-- Provided data start --

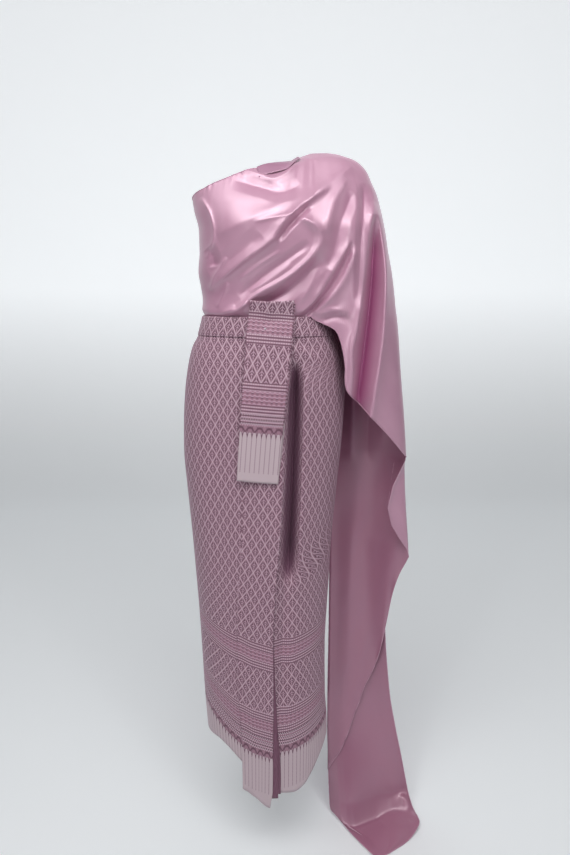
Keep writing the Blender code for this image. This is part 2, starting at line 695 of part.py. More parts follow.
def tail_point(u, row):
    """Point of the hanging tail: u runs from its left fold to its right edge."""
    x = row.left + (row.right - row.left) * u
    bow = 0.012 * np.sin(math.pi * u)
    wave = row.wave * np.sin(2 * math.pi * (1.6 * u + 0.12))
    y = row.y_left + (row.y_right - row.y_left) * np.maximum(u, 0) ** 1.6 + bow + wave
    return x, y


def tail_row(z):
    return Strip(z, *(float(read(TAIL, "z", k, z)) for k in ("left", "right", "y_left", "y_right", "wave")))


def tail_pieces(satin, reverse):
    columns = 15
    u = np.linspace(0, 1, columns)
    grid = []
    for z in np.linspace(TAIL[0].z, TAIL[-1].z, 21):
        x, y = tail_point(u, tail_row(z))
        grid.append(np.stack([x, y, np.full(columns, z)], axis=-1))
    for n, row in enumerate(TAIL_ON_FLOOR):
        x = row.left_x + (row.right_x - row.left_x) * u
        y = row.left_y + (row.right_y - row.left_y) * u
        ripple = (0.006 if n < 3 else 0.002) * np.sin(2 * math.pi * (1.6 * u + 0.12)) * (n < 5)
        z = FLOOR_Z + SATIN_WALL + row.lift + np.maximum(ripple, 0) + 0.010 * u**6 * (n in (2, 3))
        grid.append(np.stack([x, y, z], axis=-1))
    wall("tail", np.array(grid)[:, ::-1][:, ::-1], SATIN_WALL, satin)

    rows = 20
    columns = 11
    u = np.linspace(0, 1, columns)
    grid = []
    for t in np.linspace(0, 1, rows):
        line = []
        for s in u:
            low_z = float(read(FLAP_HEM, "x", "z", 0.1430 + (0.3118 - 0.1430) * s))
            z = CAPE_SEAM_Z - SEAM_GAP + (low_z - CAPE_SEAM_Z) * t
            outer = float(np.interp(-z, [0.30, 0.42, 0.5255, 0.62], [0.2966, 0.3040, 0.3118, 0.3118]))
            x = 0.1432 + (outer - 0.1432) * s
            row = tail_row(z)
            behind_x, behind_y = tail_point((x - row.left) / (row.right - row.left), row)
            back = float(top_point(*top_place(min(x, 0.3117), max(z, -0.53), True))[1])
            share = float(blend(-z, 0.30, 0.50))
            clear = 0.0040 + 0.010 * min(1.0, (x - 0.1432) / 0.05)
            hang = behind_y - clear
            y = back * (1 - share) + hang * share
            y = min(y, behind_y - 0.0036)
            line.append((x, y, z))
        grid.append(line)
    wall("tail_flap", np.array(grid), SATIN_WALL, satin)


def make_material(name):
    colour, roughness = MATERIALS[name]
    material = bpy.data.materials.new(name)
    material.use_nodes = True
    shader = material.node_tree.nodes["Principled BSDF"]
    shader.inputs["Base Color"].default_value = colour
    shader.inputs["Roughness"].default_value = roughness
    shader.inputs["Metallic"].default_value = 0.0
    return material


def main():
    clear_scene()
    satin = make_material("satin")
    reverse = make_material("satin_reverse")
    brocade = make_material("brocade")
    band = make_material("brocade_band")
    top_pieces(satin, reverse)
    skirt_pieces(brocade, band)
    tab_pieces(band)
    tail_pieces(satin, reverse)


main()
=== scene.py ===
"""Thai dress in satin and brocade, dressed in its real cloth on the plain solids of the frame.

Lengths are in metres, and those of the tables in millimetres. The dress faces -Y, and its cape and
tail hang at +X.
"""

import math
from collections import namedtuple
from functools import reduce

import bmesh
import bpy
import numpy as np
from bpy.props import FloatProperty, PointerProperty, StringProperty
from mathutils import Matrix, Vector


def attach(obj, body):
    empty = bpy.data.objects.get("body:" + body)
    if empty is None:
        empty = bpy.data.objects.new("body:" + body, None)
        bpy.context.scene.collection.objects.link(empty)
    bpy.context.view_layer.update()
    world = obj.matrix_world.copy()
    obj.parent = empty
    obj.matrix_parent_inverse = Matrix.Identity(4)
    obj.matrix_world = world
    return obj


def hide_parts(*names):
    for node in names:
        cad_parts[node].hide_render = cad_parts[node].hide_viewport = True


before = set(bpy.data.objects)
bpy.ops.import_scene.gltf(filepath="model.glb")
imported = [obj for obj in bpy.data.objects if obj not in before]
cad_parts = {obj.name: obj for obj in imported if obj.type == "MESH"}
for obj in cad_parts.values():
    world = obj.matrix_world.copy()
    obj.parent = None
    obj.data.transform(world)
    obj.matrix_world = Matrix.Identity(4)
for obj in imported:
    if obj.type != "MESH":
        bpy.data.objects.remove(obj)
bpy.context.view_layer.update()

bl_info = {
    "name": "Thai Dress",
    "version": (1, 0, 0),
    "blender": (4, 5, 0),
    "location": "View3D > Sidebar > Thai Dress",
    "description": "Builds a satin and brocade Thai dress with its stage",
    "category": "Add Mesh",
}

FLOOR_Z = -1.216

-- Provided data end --

Each line from the line containing "hang = behind_y - clear" through the line containing "before = set(bpy.data.objects)" is to be transcribed exactly, and no other line.

            hang = behind_y - clear
            y = back * (1 - share) + hang * share
            y = min(y, behind_y - 0.0036)
            line.append((x, y, z))
        grid.append(line)
    wall("tail_flap", np.array(grid), SATIN_WALL, satin)


def make_material(name):
    colour, roughness = MATERIALS[name]
    material = bpy.data.materials.new(name)
    material.use_nodes = True
    shader = material.node_tree.nodes["Principled BSDF"]
    shader.inputs["Base Color"].default_value = colour
    shader.inputs["Roughness"].default_value = roughness
    shader.inputs["Metallic"].default_value = 0.0
    return material


def main():
    clear_scene()
    satin = make_material("satin")
    reverse = make_material("satin_reverse")
    brocade = make_material("brocade")
    band = make_material("brocade_band")
    top_pieces(satin, reverse)
    skirt_pieces(brocade, band)
    tab_pieces(band)
    tail_pieces(satin, reverse)


main()
=== scene.py ===
"""Thai dress in satin and brocade, dressed in its real cloth on the plain solids of the frame.

Lengths are in metres, and those of the tables in millimetres. The dress faces -Y, and its cape and
tail hang at +X.
"""

import math
from collections import namedtuple
from functools import reduce

import bmesh
import bpy
import numpy as np
from bpy.props import FloatProperty, PointerProperty, StringProperty
from mathutils import Matrix, Vector


def attach(obj, body):
    empty = bpy.data.objects.get("body:" + body)
    if empty is None:
        empty = bpy.data.objects.new("body:" + body, None)
        bpy.context.scene.collection.objects.link(empty)
    bpy.context.view_layer.update()
    world = obj.matrix_world.copy()
    obj.parent = empty
    obj.matrix_parent_inverse = Matrix.Identity(4)
    obj.matrix_world = world
    return obj


def hide_parts(*names):
    for node in names:
        cad_parts[node].hide_render = cad_parts[node].hide_viewport = True


before = set(bpy.data.objects)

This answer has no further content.